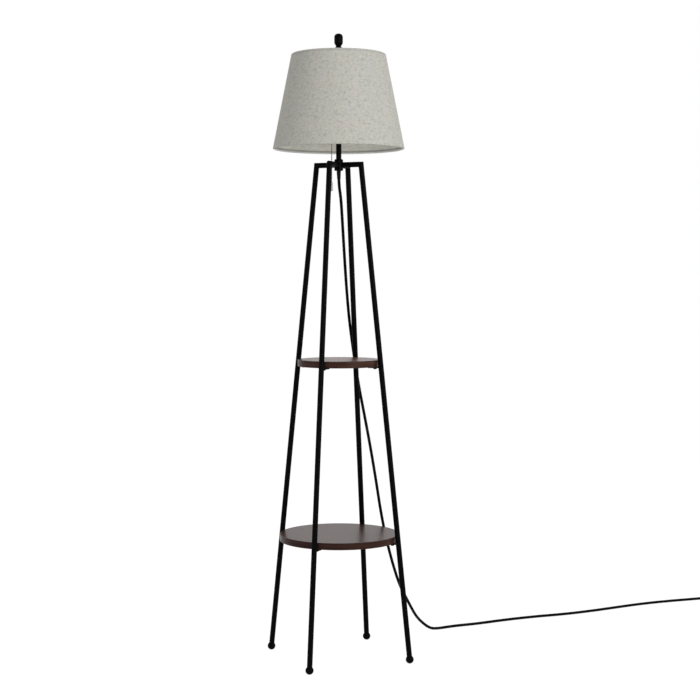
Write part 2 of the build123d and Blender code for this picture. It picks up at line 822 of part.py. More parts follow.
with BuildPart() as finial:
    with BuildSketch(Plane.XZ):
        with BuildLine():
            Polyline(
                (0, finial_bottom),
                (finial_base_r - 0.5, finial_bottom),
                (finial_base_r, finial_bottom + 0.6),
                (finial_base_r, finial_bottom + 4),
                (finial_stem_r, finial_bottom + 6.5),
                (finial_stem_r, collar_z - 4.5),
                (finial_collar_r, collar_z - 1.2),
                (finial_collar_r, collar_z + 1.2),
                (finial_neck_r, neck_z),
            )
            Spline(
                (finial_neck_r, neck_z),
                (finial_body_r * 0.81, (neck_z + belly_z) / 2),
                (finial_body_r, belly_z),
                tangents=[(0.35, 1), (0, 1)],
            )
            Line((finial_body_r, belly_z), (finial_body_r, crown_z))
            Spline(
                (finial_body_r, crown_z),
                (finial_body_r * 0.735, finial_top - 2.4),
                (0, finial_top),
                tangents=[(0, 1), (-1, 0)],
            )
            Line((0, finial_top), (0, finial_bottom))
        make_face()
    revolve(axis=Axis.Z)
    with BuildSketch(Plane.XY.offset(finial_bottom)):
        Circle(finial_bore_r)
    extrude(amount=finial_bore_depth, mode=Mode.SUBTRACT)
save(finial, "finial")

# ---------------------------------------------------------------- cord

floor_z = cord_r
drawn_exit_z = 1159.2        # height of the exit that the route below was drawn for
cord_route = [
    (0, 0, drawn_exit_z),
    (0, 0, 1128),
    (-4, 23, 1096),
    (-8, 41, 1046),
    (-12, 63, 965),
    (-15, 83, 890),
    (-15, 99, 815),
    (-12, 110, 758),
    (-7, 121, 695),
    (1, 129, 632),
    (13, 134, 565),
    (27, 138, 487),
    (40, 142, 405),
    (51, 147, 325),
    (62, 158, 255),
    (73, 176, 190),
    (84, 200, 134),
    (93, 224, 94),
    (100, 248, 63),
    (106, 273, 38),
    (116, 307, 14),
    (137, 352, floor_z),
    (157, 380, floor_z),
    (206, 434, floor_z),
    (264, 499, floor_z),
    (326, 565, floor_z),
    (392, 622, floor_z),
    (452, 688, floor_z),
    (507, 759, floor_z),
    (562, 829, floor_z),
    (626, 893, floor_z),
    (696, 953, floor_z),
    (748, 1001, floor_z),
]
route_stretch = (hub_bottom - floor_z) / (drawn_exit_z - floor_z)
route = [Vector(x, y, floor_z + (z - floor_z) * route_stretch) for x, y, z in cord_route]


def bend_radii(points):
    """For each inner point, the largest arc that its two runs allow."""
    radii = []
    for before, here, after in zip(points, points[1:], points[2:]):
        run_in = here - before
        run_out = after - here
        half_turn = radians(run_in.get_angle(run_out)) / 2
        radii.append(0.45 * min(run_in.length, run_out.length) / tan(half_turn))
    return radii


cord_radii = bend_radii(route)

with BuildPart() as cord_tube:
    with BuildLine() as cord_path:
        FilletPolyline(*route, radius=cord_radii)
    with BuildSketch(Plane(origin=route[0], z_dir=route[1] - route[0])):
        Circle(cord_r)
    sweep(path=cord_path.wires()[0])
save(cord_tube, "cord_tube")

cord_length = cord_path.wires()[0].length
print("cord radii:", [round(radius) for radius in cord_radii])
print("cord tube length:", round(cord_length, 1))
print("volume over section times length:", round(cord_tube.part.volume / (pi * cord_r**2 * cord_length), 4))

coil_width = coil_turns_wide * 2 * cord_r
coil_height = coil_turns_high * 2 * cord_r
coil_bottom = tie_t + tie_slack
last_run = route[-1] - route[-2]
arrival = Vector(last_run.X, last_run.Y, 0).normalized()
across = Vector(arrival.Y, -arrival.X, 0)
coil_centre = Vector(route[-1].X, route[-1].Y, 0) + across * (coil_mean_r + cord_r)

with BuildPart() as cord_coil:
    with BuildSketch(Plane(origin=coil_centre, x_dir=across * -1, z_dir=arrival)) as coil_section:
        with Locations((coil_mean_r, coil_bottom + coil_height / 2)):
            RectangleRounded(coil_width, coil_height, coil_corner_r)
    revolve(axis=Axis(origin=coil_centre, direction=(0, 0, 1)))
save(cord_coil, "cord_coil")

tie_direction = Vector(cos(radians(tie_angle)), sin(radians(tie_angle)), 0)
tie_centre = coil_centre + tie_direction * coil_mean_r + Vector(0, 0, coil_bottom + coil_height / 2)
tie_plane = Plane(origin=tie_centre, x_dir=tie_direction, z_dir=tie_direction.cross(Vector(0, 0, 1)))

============

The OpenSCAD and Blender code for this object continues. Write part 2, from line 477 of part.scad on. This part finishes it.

============

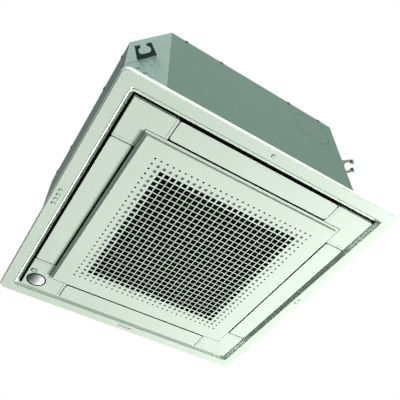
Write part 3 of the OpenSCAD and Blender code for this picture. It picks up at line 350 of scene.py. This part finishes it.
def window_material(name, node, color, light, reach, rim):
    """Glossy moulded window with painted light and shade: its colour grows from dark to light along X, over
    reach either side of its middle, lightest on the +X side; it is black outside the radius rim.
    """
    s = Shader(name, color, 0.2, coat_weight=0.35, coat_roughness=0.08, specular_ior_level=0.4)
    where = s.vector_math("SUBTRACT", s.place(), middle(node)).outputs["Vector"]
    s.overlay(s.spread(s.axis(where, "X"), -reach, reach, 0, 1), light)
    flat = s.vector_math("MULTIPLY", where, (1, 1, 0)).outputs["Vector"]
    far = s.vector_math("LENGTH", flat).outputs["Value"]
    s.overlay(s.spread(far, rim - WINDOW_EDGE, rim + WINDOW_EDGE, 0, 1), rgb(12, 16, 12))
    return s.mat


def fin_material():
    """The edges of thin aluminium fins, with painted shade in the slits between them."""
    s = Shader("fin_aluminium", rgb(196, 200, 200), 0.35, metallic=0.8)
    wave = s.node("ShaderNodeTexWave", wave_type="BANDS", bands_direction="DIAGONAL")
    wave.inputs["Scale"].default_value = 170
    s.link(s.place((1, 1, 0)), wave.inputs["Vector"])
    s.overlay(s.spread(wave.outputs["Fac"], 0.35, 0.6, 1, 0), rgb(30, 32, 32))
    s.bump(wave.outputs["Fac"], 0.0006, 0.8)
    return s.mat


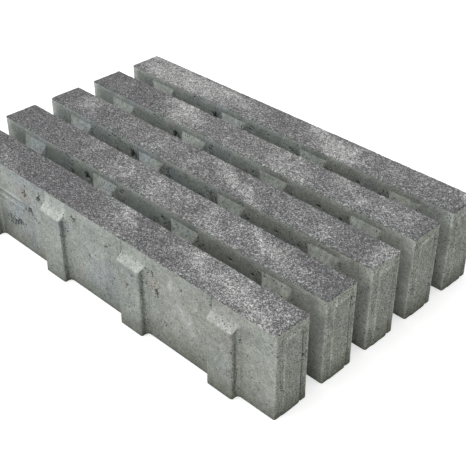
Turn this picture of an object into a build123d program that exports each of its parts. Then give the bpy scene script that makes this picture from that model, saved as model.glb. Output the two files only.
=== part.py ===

============

__YOUR TASK__: Identify the lines above with the word "this". Copy them.

__IN RESPONSE__:
Write part 2 of the build123d and Blender code for this picture. It picks up at line 822 of part.py. More parts follow.
The OpenSCAD and Blender code for this object continues. Write part 2, from line 477 of part.scad on. This part finishes it.
Write part 3 of the OpenSCAD and Blender code for this picture. It picks up at line 350 of scene.py. This part finishes it.
Turn this picture of an object into a build123d program that exports each of its parts. Then give the bpy scene script that makes this picture from that model, saved as model.glb. Output the two files only.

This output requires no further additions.